I will have more to say about the devaluing of men, in a coming post.  The larger issue here, though, is that, no matter what a nation seeks to accomplish, its chosen leaders need to plan, to strategize in advance.  To be fair,  recent American leaders have not been paragons of strategy, either.  Passing a law, with no clear understanding of its terms, is not an example to offer up to the British, or anyone else.
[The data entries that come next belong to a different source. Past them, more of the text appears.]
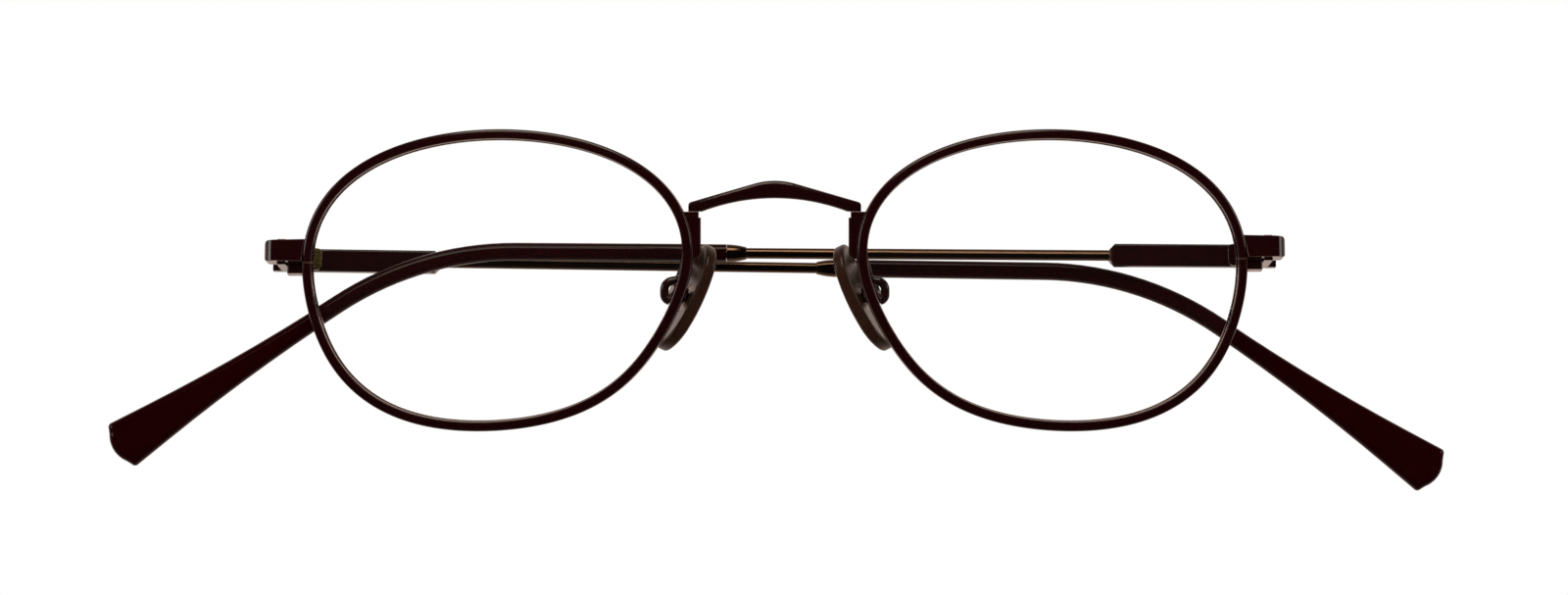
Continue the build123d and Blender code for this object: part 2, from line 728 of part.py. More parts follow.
def make_tip(side):
    """Sleeve over the wire that bends down behind the ear and flares to a scalloped end."""
    half = tip_height / 2
    start = collar_start + collar_length + sleeve_gap
    low_x = bend_start + bend_radius * sin(bend)
    low_z = -bend_radius * (1 - cos(bend))

    def along(distance, across):
        """A point past the bend: distance along the tip and across it, upwards positive."""
        return (
            low_x + distance * cos(bend) + across * sin(bend),
            low_z - distance * sin(bend) + across * cos(bend),
        )

    def bend_point(angle, radius):
        """A point of an arc about the centre of the bend."""
        return (bend_start + radius * sin(angle), -bend_radius + radius * cos(angle))

    flare = asin(tip_flare_length / tip_flare_radius)
    rise = tip_flare_radius * (1 - cos(flare))
    mid_x = tip_flare_radius * sin(flare / 2)
    mid_rise = tip_flare_radius * (1 - cos(flare / 2))
    lobe = tip_straight - tip_end_lobe
    wide = half + rise + (lobe - tip_flare_length) * sin(flare) / cos(flare)
    edges = []
    outer = bend_radius + half
    inner = bend_radius - half
    edges.append(Line((start, half), (bend_start, half)))
    edges.append(
        ThreePointArc(bend_point(0, outer), bend_point(bend / 2, outer), bend_point(bend, outer))
    )
    edges.append(
        ThreePointArc(
            along(0, half), along(mid_x, half + mid_rise), along(tip_flare_length, half + rise)
        )
    )
    edges.append(Line(along(tip_flare_length, half + rise), along(lobe, wide)))
    notch = tip_straight - tip_end_notch
    edges.append(Line(along(lobe, wide), along(notch, tip_notch_half)))
    edges.append(
        ThreePointArc(
            along(notch, tip_notch_half), along(tip_straight, 0), along(notch, -tip_notch_half)
        )
    )
    edges.append(Line(along(notch, -tip_notch_half), along(lobe, -wide)))
    edges.append(Line(along(lobe, -wide), along(tip_flare_length, -half - rise)))
    edges.append(
        ThreePointArc(
            along(tip_flare_length, -half - rise), along(mid_x, -half - mid_rise), along(0, -half)
        )
    )
    edges.append(
        ThreePointArc(bend_point(bend, inner), bend_point(bend / 2, inner), bend_point(0, inner))
    )
    edges.append(Line((bend_start, -half), (start, -half)))
    edges.append(Line((start, -half), (start, half)))
    face = Face(Wire([piece.edge() for piece in edges]))
    corners = face.vertices().filter_by(
        lambda point: hypot(point.X - along(lobe, wide)[0], point.Y - along(lobe, wide)[1]) < sleeve_gap
        or hypot(point.X - along(lobe, -wide)[0], point.Y - along(lobe, -wide)[1]) < sleeve_gap
    )
    face = fillet(corners, tip_corner_radius)
    body = Pos(0, wire_offset - tip_thickness / 2, 0) * extrude(
        Rot(90, 0, 0) * face, tip_thickness, dir=(0, 1, 0)
    )
    body = one_solid(body)
    rounds = []
    for edge in body.edges():
        flat = edge.position_at(0).Y - edge.position_at(1).Y
        if abs(flat) < sleeve_gap and edge.center().X > start + sleeve_gap:
            rounds.append(edge)
    body = fillet(rounds, tip_edge_round)
    bore = temple_rod(
        temple_wire_diameter + 2 * sleeve_gap,
        start - overrun,
        tip_straight - core_end_margin + sleeve_gap,
    )
    body = Pos(tip_shift(side), 0, 0) * one_solid(body - bore)
    return temple_place(risen(body, side), side)


def save(shape, name):
    """Write one node and print its size."""
    box = shape.bounding_box()
    print(
        name,
        len(shape.solids()),
        round(shape.volume, 3),
        [round(value, 2) for value in (*box.min, *box.max)],
    )
    export_step(shape, "parts/" + name + ".step")


os.makedirs("parts", exist_ok=True)
save(make_bridge(), "bridge")
left_lens = make_lens()
left_arm = make_pad_arm()
left_pin = make_pad_pin()
left_pad = make_pad()
left_core = make_pad_core()
for side, word in ((1, "left"), (-1, "right")):
    save(sided(make_rim(split_height(side)), side), "rim_" + word)
    save(sided(left_lens, side), "lens_" + word)
    save(sided(left_arm, side), "pad_arm_" + word)
    save(sided(left_pin, side), "pad_screw_" + word)
    save(sided(left_pad, side), "nose_pad_" + word)
    save(sided(left_core, side), "pad_core_" + word)
    save(sided(make_endpiece(side), side), "endpiece_" + word)
    save(sided(make_lock(side, True), side), "rim_lock_upper_" + word)
    save(sided(make_lock(side, False), side), "rim_lock_lower_" + word)
    save(sided(make_lock_screw(side), side), "rim_lock_screw_" + word)
    save(sided(make_front_leaf(side), side), "hinge_front_leaf_" + word)
    save(sided(make_hinge_screw(side), side), "hinge_screw_" + word)
    save(make_temple(side), "temple_" + word)
    save(make_temple_leaf(side), "hinge_temple_leaf_" + word)
    save(make_collar(side), "tip_collar_" + word)
    save(make_tip(side), "temple_tip_" + word)
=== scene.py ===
"""Oval eyeglasses with folded temples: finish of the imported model, lamps and camera.

Everything is in metres in the row frame: X to the wearer's left, Y towards the face, Z up.
Rims and lenses are new surfaces over their solids; every other piece keeps its solid.
"""

import bmesh
import bpy
import numpy as np
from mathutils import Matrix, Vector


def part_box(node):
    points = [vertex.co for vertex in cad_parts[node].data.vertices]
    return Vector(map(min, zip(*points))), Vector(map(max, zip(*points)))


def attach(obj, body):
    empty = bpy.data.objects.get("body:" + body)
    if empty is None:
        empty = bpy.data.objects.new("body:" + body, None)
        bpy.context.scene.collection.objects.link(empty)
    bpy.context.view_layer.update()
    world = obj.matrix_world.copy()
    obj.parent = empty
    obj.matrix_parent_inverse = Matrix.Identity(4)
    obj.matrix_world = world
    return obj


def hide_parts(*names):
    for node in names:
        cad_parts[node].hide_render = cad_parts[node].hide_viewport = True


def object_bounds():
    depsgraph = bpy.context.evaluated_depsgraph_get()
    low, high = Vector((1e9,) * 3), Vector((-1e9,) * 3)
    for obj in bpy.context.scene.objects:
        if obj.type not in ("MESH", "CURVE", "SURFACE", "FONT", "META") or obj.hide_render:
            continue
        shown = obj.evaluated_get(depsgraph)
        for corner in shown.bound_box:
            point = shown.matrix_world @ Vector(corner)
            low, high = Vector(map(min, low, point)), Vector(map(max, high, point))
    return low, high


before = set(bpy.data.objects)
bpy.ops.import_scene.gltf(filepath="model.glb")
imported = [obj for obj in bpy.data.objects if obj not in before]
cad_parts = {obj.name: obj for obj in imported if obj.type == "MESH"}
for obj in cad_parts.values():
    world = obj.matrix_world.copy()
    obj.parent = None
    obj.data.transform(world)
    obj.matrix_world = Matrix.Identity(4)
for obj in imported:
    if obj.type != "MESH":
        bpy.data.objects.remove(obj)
cad_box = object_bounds()
scene = bpy.context.scene
mm = 0.001
SIDES = (("left", 1.0), ("right", -1.0))

# Camera: square to the front, which leans over the face
CAMERA_DISTANCE = 450 * mm
CAMERA_AIM = (1.107 * mm, 0.909 * mm, -11.813 * mm)
CAMERA_LENS = 86.9
FRONT_LEAN = np.radians(9.0)

# Welding of new surfaces: points nearer than the first are one, edges under the second go
WELD = 0.0005 * mm
SHORT_EDGE = 0.0001 * mm
ROUND_EDGE_ANGLE = 40.0
LENS_EDGE_ANGLE = 20.0

# Front: how a lens sits beside the bridge
FACE_WRAP = np.radians(5.0)
BASE_CURVE = 125.0 * mm
EYE_ORIGIN = (33.49476 * mm, -0.17534 * mm)
SADDLE = (0.95 * mm, 9.77 * mm)

# Outline of a lens
LENS_HALF = (22.8 * mm, 17.275 * mm)
CENTRE_SHARES = (0.0162, 0.0204)
RADIUS_SHARES = (0.9858, 1.0354)
WAVE_SHARES = ((0.0203, -0.0256), (-0.0076, 0.0271), (-0.0153, -0.0027), (-0.0009, 0.0089))

# Section of the rim wire: (beyond the lens edge, behind the front curve, rounding), in mm
RIM_SECTION = (
    (0.76, 0.0, 0.3),
    (-0.36, 0.0, 0.14),
    (-0.46, 0.55, 0.05),
    (0.0, 0.55, 0.04),
    (0.0, 1.35, 0.04),
    (-0.58, 1.35, 0.05),
    (-0.66, 1.9, 0.15),
    (0.73, 1.9, 0.3),
)
RIM_STEPS = 320
CORNER_STEPS = 6
RIM_SPLIT = 0.04 * mm
# Pairs of corners with an inner wall between them; these walls wear a light bare-metal colour that also
# stands for a painted reflection highlight
WALL_CORNERS = ((1, 2), (5, 6))
# Angles between which the rim's cut is looked for
SPLIT_SEARCH = (-0.2, 0.6, 801)

# Section of the lens edge with its bevel: (beyond the lens edge, behind the front curve), in mm
LENS_EDGE = ((-0.33, 0.3), (-0.33, 0.62), (-0.06, 0.95), (-0.4, 1.28), (-0.48, 1.8))
LENS_RINGS = 28
LENS_STEPS = 256


def outline(angle, offset):
    """Points (x, z) of a wavy oval: an ellipse whose radius swells with four waves of the angle,
    moved out along its own normal by offset."""
    rho = np.ones_like(angle)
    slope = np.zeros_like(angle)
    for order, (even, odd) in enumerate(WAVE_SHARES, 2):
        rho = rho + even * np.cos(order * angle) + odd * np.sin(order * angle)
        slope = slope + order * (odd * np.cos(order * angle) - even * np.sin(order * angle))
    radius_x = LENS_HALF[0] * RADIUS_SHARES[0]
    radius_z = LENS_HALF[1] * RADIUS_SHARES[1]
    x = LENS_HALF[0] * CENTRE_SHARES[0] + radius_x * rho * np.cos(angle)
    z = LENS_HALF[1] * CENTRE_SHARES[1] + radius_z * rho * np.sin(angle)
    along_x = radius_x * (slope * np.cos(angle) - rho * np.sin(angle))
    along_z = radius_z * (slope * np.sin(angle) + rho * np.cos(angle))
    size = np.hypot(along_x, along_z)
    return x + offset * along_z / size, z - offset * along_x / size


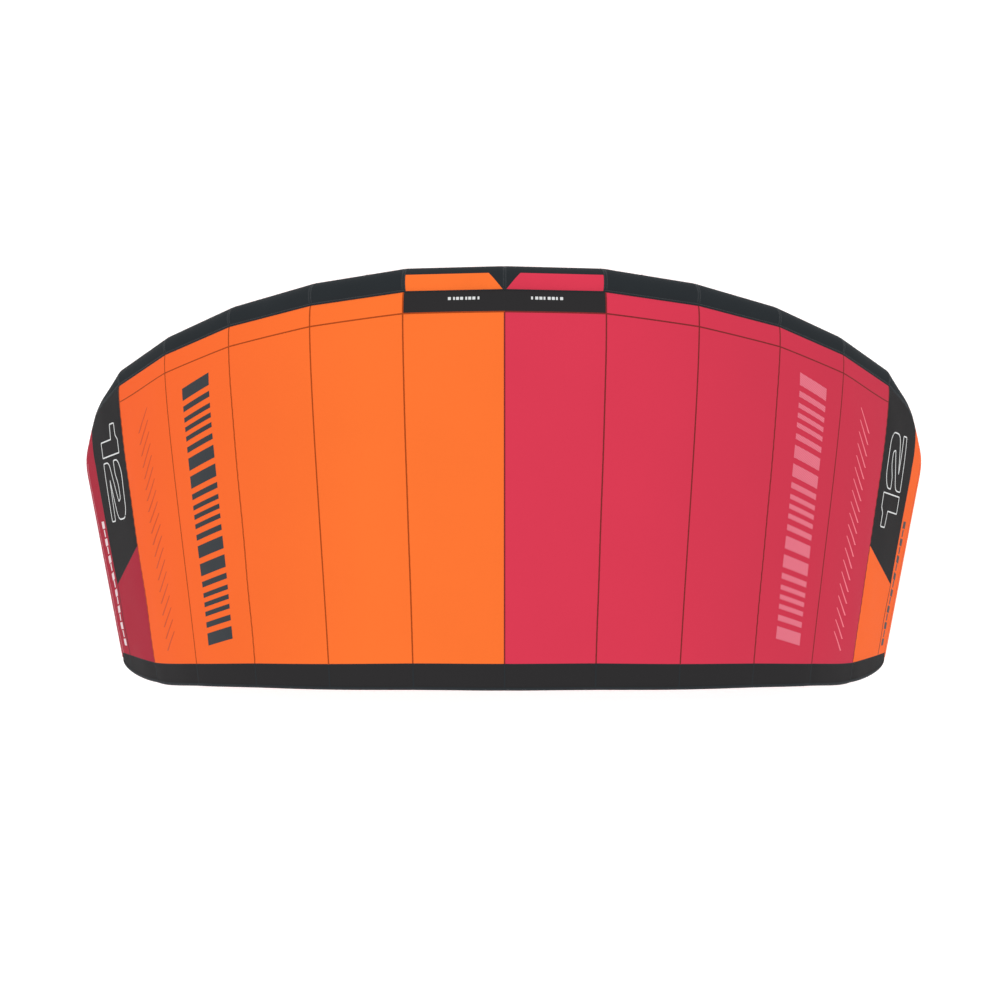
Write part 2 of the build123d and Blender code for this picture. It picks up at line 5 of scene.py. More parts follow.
import bpy
import numpy as np
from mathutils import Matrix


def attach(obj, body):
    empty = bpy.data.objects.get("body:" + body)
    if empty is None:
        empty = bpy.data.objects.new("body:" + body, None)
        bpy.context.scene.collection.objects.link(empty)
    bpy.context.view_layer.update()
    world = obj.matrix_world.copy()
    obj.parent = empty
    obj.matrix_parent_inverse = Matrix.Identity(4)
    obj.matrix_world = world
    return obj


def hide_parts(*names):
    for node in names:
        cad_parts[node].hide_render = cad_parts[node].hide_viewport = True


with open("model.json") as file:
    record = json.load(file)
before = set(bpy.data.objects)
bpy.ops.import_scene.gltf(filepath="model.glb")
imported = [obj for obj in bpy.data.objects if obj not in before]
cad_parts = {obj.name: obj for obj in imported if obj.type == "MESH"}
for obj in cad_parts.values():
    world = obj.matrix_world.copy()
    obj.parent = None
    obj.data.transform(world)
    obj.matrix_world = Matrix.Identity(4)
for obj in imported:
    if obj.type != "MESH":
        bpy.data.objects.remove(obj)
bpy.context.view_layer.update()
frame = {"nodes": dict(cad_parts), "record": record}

# The looks of an inflated 12 square metre kitesurf kite, in metres, in the CAD's frame: X along the span,
# +Y to the leading edge, +Z up. The cloth pieces, tubes, tapes and prints are made here, for one side, and
# mirrored, and so is the leading edge's bladder. The struts' bladders, valves, hoses, clips, pins and
# webbing tabs are the CAD's own, with better materials.

SIDES = {"right": 1, "left": -1}

# --- Driving dimensions of the canopy and its tubes, as in the CAD ----------------------------------

PANEL_WIDTH = 0.516
PANEL_SLOPES = (6.0, 18.0, 27.0, 38.0, 48.5)
CROWN_HEIGHT = 1.7564
FRONT_SEAM_Y = 0.9904
FRONT_SWEEP = (0.0, 0.004, 0.054, 0.139, 0.260, 0.403)
TAIL_Y = -1.0376
TAIL_SWEEP = (0.0, 0.003, 0.020, 0.036, 0.063, 0.087)
TAIL_TAPER = 0.907
TAIL_SINK = 0.060
RIB_LEANS = (0.0, 12.0, 22.5, 32.5, 43.0, 54.0)
TIP_LEAN = 60.0
TIP_EDGE = (
    (2.4060, 0.4634, 0.3434),
    (2.4630, 0.3580, 0.2404),
    (2.5380, 0.1574, 0.0954),
    (2.3180, -1.0286, 0.0594),
)
CAMBERS = (0.046, 0.042, 0.034, 0.028, 0.024, 0.022)
CAMBER_RISE = 0.5
CAMBER_FALL = 1.7
STATIONS = (0.0, 0.055, 0.12, 0.20, 0.32, 0.43, 0.535, 0.74, 0.935, 1.0)
FRONT_BAND_END = 1
TIP_STRIP_START = 3
TIP_COLOUR_SEAM = 6
TAIL_BAND_START = 8
LAST_STATION = len(STATIONS) - 1
TIP_EDGE_SHARES = (0.30, 0.61, 0.80, 0.975, 1.0)
TIP_STRIP_SHARE = 0.26
TIP_TAIL_BULGE = 0.045

TUBE_RADII = (0.100, 0.099, 0.096, 0.090, 0.082, 0.074, 0.064, 0.057, 0.052, 0.032)
SEAM_ANGLES = (20.0, 20.0, 20.0, 20.0, 24.0, 30.0, 0.0, 0.0, 0.0, 0.0)
TUBE_LEANS = RIB_LEANS + (54.0, 56.0, 45.0, 38.0)
SEAM_HEIGHT = 0.0026  # the canopy's outer face above the tubes that it is sewn to
STRUTS = {0: ("centre", 0.062, 0.034), 2: ("inner", 0.057, 0.032), 4: ("outer", 0.050, 0.028)}
STRUT_END = 0.935
VALVE_ANGLE = 108.0
BRIDLE_TAB_ANGLE = 215.0
REAR_TAB_ANGLE = 130.0
REAR_TAB_SHARE = 0.93

RIBS = len(RIB_LEANS)
TIP = RIBS - 1
HEEL = RIBS + 2
CHORD = 2.06
CORNER_REACH = 0.095  # how far from a wing tip joint the tube starts to bend round it
CORNER_FADE = 5  # how fast the canopy's own bend at such a joint fades inwards

# --- The cloth --------------------------------------------------------------------------------------

CLOTH = 0.0009
TAPE = 0.0006
TAPE_LIFT = 0.0005
PRINT = 0.0003
PRINT_LIFT = 0.0003
ROW_PITCH = 0.012
SMOOTH_FROM = 0.16  # share of the chord over which the span's facets turn into one smooth arch
PUFF = 0.0035  # how much fuller a panel stands between its seams
PUCKER = 0.0011  # gathering along a sewn seam
PUCKER_REACH = 0.022
PUCKER_PITCH = 0.062
CREASE = 0.0012
STRUT_HOLD = 0.030  # how far from a strut the cloth lies flat on it
TIP_ARCH = 0.4  # the wing tip is flatter than the arch
TIP_SLANT = 0.37  # how many stations its colour seam slants back across it
TIP_SLANT_REACH = 1.6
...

I admire much about the United Kingdom, and its four distinctive indigenous communities.  I would like to spend some time there, within the next ten years, (along with several other countries).  It would be well if I do not go and find a wreck.  In order to avoid such, here’s hoping that the British stick to their present notion of taking their time with the actual exit.  It does not have to adhere to the German ach schnell!  Rather, the possibility of admitting to an expensive mistake, enacting reforms that would bring  a real sense of worth to the average middle class British worker and further reforms that give the common European a sense that the Union belongs to the people- these are the things that would have obviated the “Brexit” in the first place.  People who feel like they matter, have no problem accommodating newcomers.  People who feel ignored, are fodder for demagogues, and for nativism, whose repercussions they have scant understanding.

This shall be a nerve-wracking, but nonetheless fascinating learning curve, for the British people, and for us all.